Reproduce each line exactly.
* START RECORDED INFORMATION *
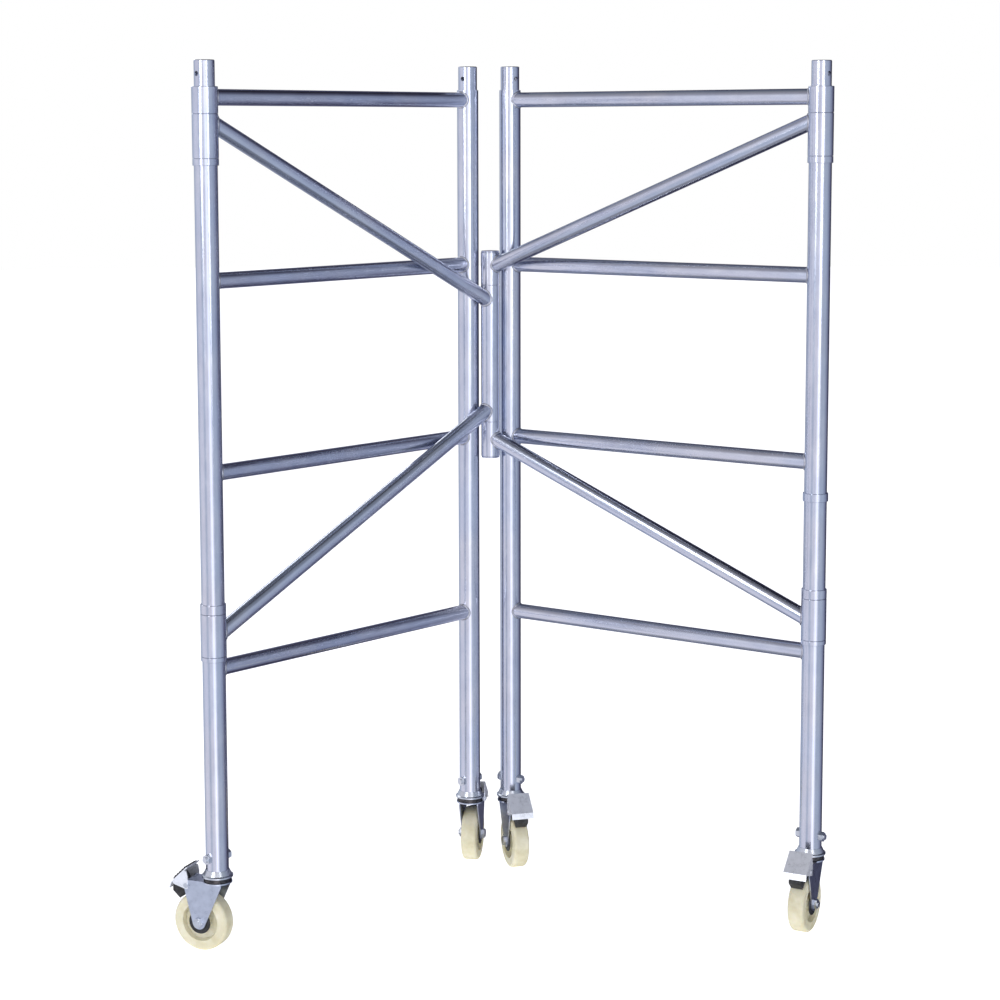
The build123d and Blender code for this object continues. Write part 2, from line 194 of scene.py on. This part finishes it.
def bumped(tree, shader, heights):
    """Chain bumps into the shader's normal; heights are (socket, strength, distance)."""
    normal = None
    for height, strength, distance in heights:
        node = add(tree, "ShaderNodeBump", Strength=strength, Distance=distance)
        tree.links.new(height, node.inputs["Height"])
        if normal is not None:
            tree.links.new(normal, node.inputs["Normal"])
        normal = node.outputs["Normal"]
    tree.links.new(normal, shader.inputs["Normal"])


# ------------------------------------------------------------------ materials
def galvanised(name, axis):
    """Bright galvanised tube: drawn grain along axis, soft zinc cloud and small scuffs."""
    material, tree, shader = new_material(name)
    shader.inputs["Metallic"].default_value = 1.0
    grain = noise_value(tree, mapped(tree, axis, (0.03, 1.0, 1.0)), 1400.0, 3.0, 0.6)
    cloud = noise_value(tree, mapped(tree, axis, (0.35, 1.0, 1.0)), 42.0, 5.0, 0.62)
    wide = noise_value(tree, mapped(tree), 7.0, 2.0, 0.5)
    scuff = noise_value(tree, mapped(tree, axis, (0.12, 1.0, 1.0)), 190.0, 6.0, 0.7)
    body = ramp(tree, cloud, (
        (0.30, (0.57, 0.60, 0.69)), (0.52, (0.63, 0.66, 0.74)), (0.72, (0.70, 0.72, 0.79)),
    ))
    tone = ramp(tree, wide, ((0.35, (0.93, 0.95, 1.0)), (0.65, (1.0, 0.98, 0.98))))
    colour = mix_colour(tree, 1.0, body, tone, "MULTIPLY")
    mark = ramp(tree, scuff, ((0.68, (0.0, 0.0, 0.0)), (0.76, (1.0, 1.0, 1.0))))
    colour = mix_colour(tree, math_node(tree, "MULTIPLY", mark, 0.35), colour, (0.30, 0.31, 0.36))
    tree.links.new(colour, shader.inputs["Base Color"])
    rough = math_node(tree, "ADD", spread(tree, cloud, 0.15, 0.23), spread(tree, grain, 0.0, 0.05))
    rough = math_node(tree, "ADD", rough, math_node(tree, "MULTIPLY", mark, 0.12))
    tree.links.new(rough, shader.inputs["Roughness"])
    bumped(tree, shader, ((grain, 0.08, 0.0001), (cloud, 0.05, 0.0003)))
    return material


def weld_metal():
    """Weld bead under zinc: duller and rougher than the tube."""
    material, tree, shader = new_material("weld_bead")
    shader.inputs["Metallic"].default_value = 1.0
    fine = noise_value(tree, mapped(tree), 900.0, 5.0, 0.65)
    patch = noise_value(tree, mapped(tree), 120.0, 3.0)
    colour = ramp(tree, patch, (
        (0.32, (0.34, 0.34, 0.38)), (0.55, (0.56, 0.57, 0.62)), (0.75, (0.72, 0.73, 0.77)),
    ))
    tree.links.new(colour, shader.inputs["Base Color"])
    tree.links.new(spread(tree, fine, 0.34, 0.55), shader.inputs["Roughness"])
    bumped(tree, shader, ((fine, 0.35, 0.0004),))
    return material


def zinc_plate(name, tint, metallic=1.0):
    """Pressed steel with zinc plating: fine satin grain and rubbed patches.

    A metallic value below 1 makes the plating whiter and less of a mirror.
    """
    material, tree, shader = new_material(name)
    shader.inputs["Metallic"].default_value = metallic
    fine = noise_value(tree, mapped(tree, stretch=(1.0, 1.0, 0.25)), 1500.0, 3.0)
    patch = noise_value(tree, mapped(tree), 60.0, 5.0, 0.6)
    dark = tuple(0.88 * c for c in tint)
    light = tuple(min(1.0, 1.08 * c) for c in tint)
    colour = ramp(tree, patch, ((0.30, dark), (0.50, tint), (0.70, light)))
    tree.links.new(colour, shader.inputs["Base Color"])
    rough = math_node(tree, "ADD", spread(tree, patch, 0.24, 0.31), spread(tree, fine, 0.0, 0.07))
    tree.links.new(rough, shader.inputs["Roughness"])
    bumped(tree, shader, ((fine, 0.12, 0.0002), (patch, 0.05, 0.0004)))
    return material


def nylon():
    """Ivory cast nylon: warm clouding, faint turning marks and a little light inside."""
    material, tree, shader = new_material("nylon")
    shader.inputs["Subsurface Weight"].default_value = 0.25
    shader.inputs["Subsurface Radius"].default_value = (0.012, 0.009, 0.005)
    shader.inputs["Subsurface Scale"].default_value = 1.0
    shader.inputs["Specular IOR Level"].default_value = 0.5
    cloud = noise_value(tree, mapped(tree), 30.0, 5.0, 0.6)
    speck = noise_value(tree, mapped(tree), 420.0, 4.0, 0.7)
    colour = ramp(tree, cloud, (
        (0.28, (0.58, 0.53, 0.34)), (0.50, (0.68, 0.64, 0.46)), (0.72, (0.76, 0.73, 0.58)),
    ))
    grime = ramp(tree, speck, ((0.68, (0.0, 0.0, 0.0)), (0.78, (1.0, 1.0, 1.0))))
    colour = mix_colour(tree, math_node(tree, "MULTIPLY", grime, 0.35), colour, (0.42, 0.40, 0.30))
    tree.links.new(colour, shader.inputs["Base Color"])
    tree.links.new(spread(tree, speck, 0.26, 0.44), shader.inputs["Roughness"])
    bumped(tree, shader, ((speck, 0.10, 0.0003), (cloud, 0.15, 0.0012)))
    return material


def dark_plastic(name, base, rough, grain_size):
    """Black moulded plastic or rubber with a fine grain and dusty patches."""
    material, tree, shader = new_material(name)
    grain = noise_value(tree, mapped(tree), grain_size, 4.0, 0.65)
    dust = noise_value(tree, mapped(tree), 70.0, 5.0, 0.6)
    lighter = tuple(c * 2.2 + 0.02 for c in base)
    colour = ramp(tree, dust, ((0.42, base), (0.75, lighter)))
    tree.links.new(colour, shader.inputs["Base Color"])
    tree.links.new(spread(tree, grain, rough - 0.08, rough + 0.10), shader.inputs["Roughness"])
    bumped(tree, shader, ((grain, 0.25, 0.0003),))
    return material


def race_steel():
    """Dark greased bearing steel."""
    material, tree, shader = new_material("race_steel")
    shader.inputs["Metallic"].default_value = 1.0
    smear = noise_value(tree, mapped(tree, stretch=(1.0, 1.0, 3.0)), 160.0, 4.0)
    colour = ramp(tree, smear, ((0.35, (0.03, 0.03, 0.035)), (0.68, (0.15, 0.14, 0.14))))
    tree.links.new(colour, shader.inputs["Base Color"])
    tree.links.new(spread(tree, smear, 0.25, 0.5), shader.inputs["Roughness"])
    bumped(tree, shader, ((smear, 0.15, 0.0003),))
    return material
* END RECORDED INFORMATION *
THE SOLUTION:
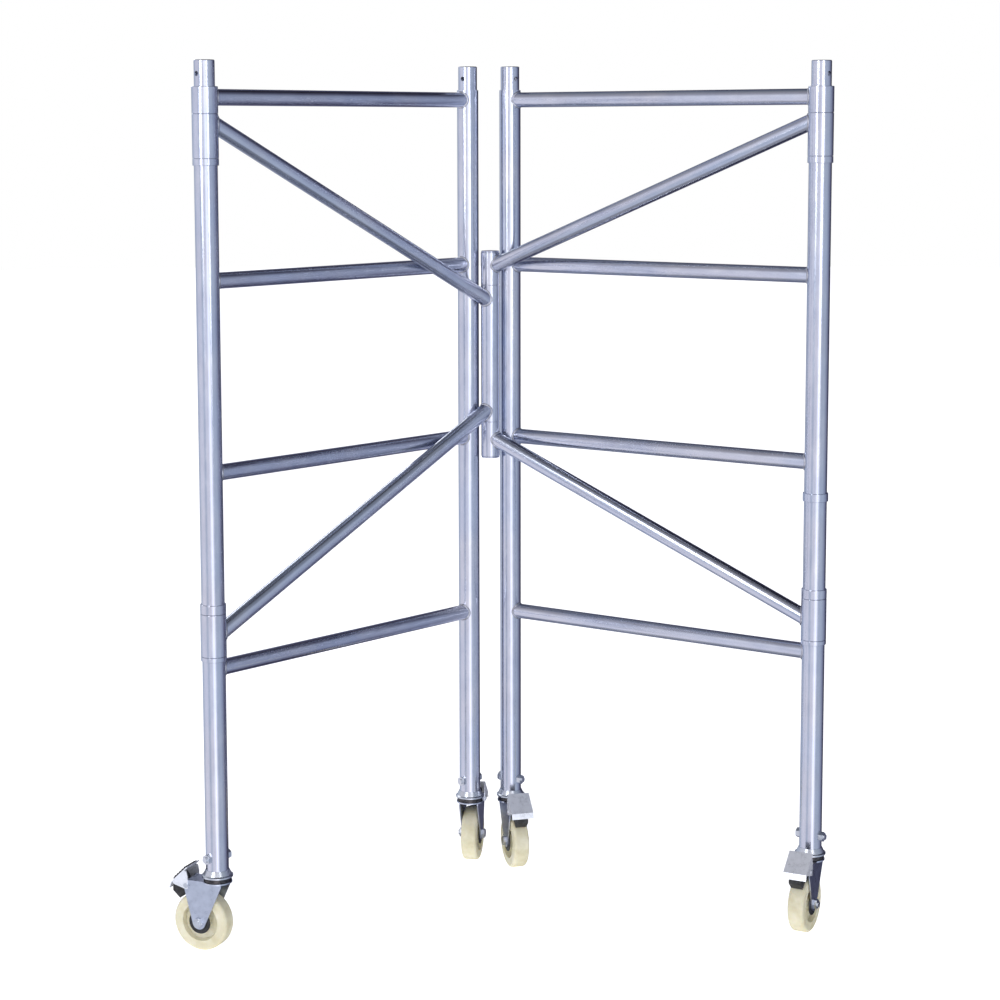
The build123d and Blender code for this object continues. Write part 2, from line 194 of scene.py on. This part finishes it.
def bumped(tree, shader, heights):
    """Chain bumps into the shader's normal; heights are (socket, strength, distance)."""
    normal = None
    for height, strength, distance in heights:
        node = add(tree, "ShaderNodeBump", Strength=strength, Distance=distance)
        tree.links.new(height, node.inputs["Height"])
        if normal is not None:
            tree.links.new(normal, node.inputs["Normal"])
        normal = node.outputs["Normal"]
    tree.links.new(normal, shader.inputs["Normal"])


# ------------------------------------------------------------------ materials
def galvanised(name, axis):
    """Bright galvanised tube: drawn grain along axis, soft zinc cloud and small scuffs."""
    material, tree, shader = new_material(name)
    shader.inputs["Metallic"].default_value = 1.0
    grain = noise_value(tree, mapped(tree, axis, (0.03, 1.0, 1.0)), 1400.0, 3.0, 0.6)
    cloud = noise_value(tree, mapped(tree, axis, (0.35, 1.0, 1.0)), 42.0, 5.0, 0.62)
    wide = noise_value(tree, mapped(tree), 7.0, 2.0, 0.5)
    scuff = noise_value(tree, mapped(tree, axis, (0.12, 1.0, 1.0)), 190.0, 6.0, 0.7)
    body = ramp(tree, cloud, (
        (0.30, (0.57, 0.60, 0.69)), (0.52, (0.63, 0.66, 0.74)), (0.72, (0.70, 0.72, 0.79)),
    ))
    tone = ramp(tree, wide, ((0.35, (0.93, 0.95, 1.0)), (0.65, (1.0, 0.98, 0.98))))
    colour = mix_colour(tree, 1.0, body, tone, "MULTIPLY")
    mark = ramp(tree, scuff, ((0.68, (0.0, 0.0, 0.0)), (0.76, (1.0, 1.0, 1.0))))
    colour = mix_colour(tree, math_node(tree, "MULTIPLY", mark, 0.35), colour, (0.30, 0.31, 0.36))
    tree.links.new(colour, shader.inputs["Base Color"])
    rough = math_node(tree, "ADD", spread(tree, cloud, 0.15, 0.23), spread(tree, grain, 0.0, 0.05))
    rough = math_node(tree, "ADD", rough, math_node(tree, "MULTIPLY", mark, 0.12))
    tree.links.new(rough, shader.inputs["Roughness"])
    bumped(tree, shader, ((grain, 0.08, 0.0001), (cloud, 0.05, 0.0003)))
    return material


def weld_metal():
    """Weld bead under zinc: duller and rougher than the tube."""
    material, tree, shader = new_material("weld_bead")
    shader.inputs["Metallic"].default_value = 1.0
    fine = noise_value(tree, mapped(tree), 900.0, 5.0, 0.65)
    patch = noise_value(tree, mapped(tree), 120.0, 3.0)
    colour = ramp(tree, patch, (
        (0.32, (0.34, 0.34, 0.38)), (0.55, (0.56, 0.57, 0.62)), (0.75, (0.72, 0.73, 0.77)),
    ))
    tree.links.new(colour, shader.inputs["Base Color"])
    tree.links.new(spread(tree, fine, 0.34, 0.55), shader.inputs["Roughness"])
    bumped(tree, shader, ((fine, 0.35, 0.0004),))
    return material


def zinc_plate(name, tint, metallic=1.0):
    """Pressed steel with zinc plating: fine satin grain and rubbed patches.

    A metallic value below 1 makes the plating whiter and less of a mirror.
    """
    material, tree, shader = new_material(name)
    shader.inputs["Metallic"].default_value = metallic
    fine = noise_value(tree, mapped(tree, stretch=(1.0, 1.0, 0.25)), 1500.0, 3.0)
    patch = noise_value(tree, mapped(tree), 60.0, 5.0, 0.6)
    dark = tuple(0.88 * c for c in tint)
    light = tuple(min(1.0, 1.08 * c) for c in tint)
    colour = ramp(tree, patch, ((0.30, dark), (0.50, tint), (0.70, light)))
    tree.links.new(colour, shader.inputs["Base Color"])
    rough = math_node(tree, "ADD", spread(tree, patch, 0.24, 0.31), spread(tree, fine, 0.0, 0.07))
    tree.links.new(rough, shader.inputs["Roughness"])
    bumped(tree, shader, ((fine, 0.12, 0.0002), (patch, 0.05, 0.0004)))
    return material


def nylon():
    """Ivory cast nylon: warm clouding, faint turning marks and a little light inside."""
    material, tree, shader = new_material("nylon")
    shader.inputs["Subsurface Weight"].default_value = 0.25
    shader.inputs["Subsurface Radius"].default_value = (0.012, 0.009, 0.005)
    shader.inputs["Subsurface Scale"].default_value = 1.0
    shader.inputs["Specular IOR Level"].default_value = 0.5
    cloud = noise_value(tree, mapped(tree), 30.0, 5.0, 0.6)
    speck = noise_value(tree, mapped(tree), 420.0, 4.0, 0.7)
    colour = ramp(tree, cloud, (
        (0.28, (0.58, 0.53, 0.34)), (0.50, (0.68, 0.64, 0.46)), (0.72, (0.76, 0.73, 0.58)),
    ))
    grime = ramp(tree, speck, ((0.68, (0.0, 0.0, 0.0)), (0.78, (1.0, 1.0, 1.0))))
    colour = mix_colour(tree, math_node(tree, "MULTIPLY", grime, 0.35), colour, (0.42, 0.40, 0.30))
    tree.links.new(colour, shader.inputs["Base Color"])
    tree.links.new(spread(tree, speck, 0.26, 0.44), shader.inputs["Roughness"])
    bumped(tree, shader, ((speck, 0.10, 0.0003), (cloud, 0.15, 0.0012)))
    return material


def dark_plastic(name, base, rough, grain_size):
    """Black moulded plastic or rubber with a fine grain and dusty patches."""
    material, tree, shader = new_material(name)
    grain = noise_value(tree, mapped(tree), grain_size, 4.0, 0.65)
    dust = noise_value(tree, mapped(tree), 70.0, 5.0, 0.6)
    lighter = tuple(c * 2.2 + 0.02 for c in base)
    colour = ramp(tree, dust, ((0.42, base), (0.75, lighter)))
    tree.links.new(colour, shader.inputs["Base Color"])
    tree.links.new(spread(tree, grain, rough - 0.08, rough + 0.10), shader.inputs["Roughness"])
    bumped(tree, shader, ((grain, 0.25, 0.0003),))
    return material


def race_steel():
    """Dark greased bearing steel."""
    material, tree, shader = new_material("race_steel")
    shader.inputs["Metallic"].default_value = 1.0
    smear = noise_value(tree, mapped(tree, stretch=(1.0, 1.0, 3.0)), 160.0, 4.0)
    colour = ramp(tree, smear, ((0.35, (0.03, 0.03, 0.035)), (0.68, (0.15, 0.14, 0.14))))
    tree.links.new(colour, shader.inputs["Base Color"])
    tree.links.new(spread(tree, smear, 0.25, 0.5), shader.inputs["Roughness"])
    bumped(tree, shader, ((smear, 0.15, 0.0003),))
    return material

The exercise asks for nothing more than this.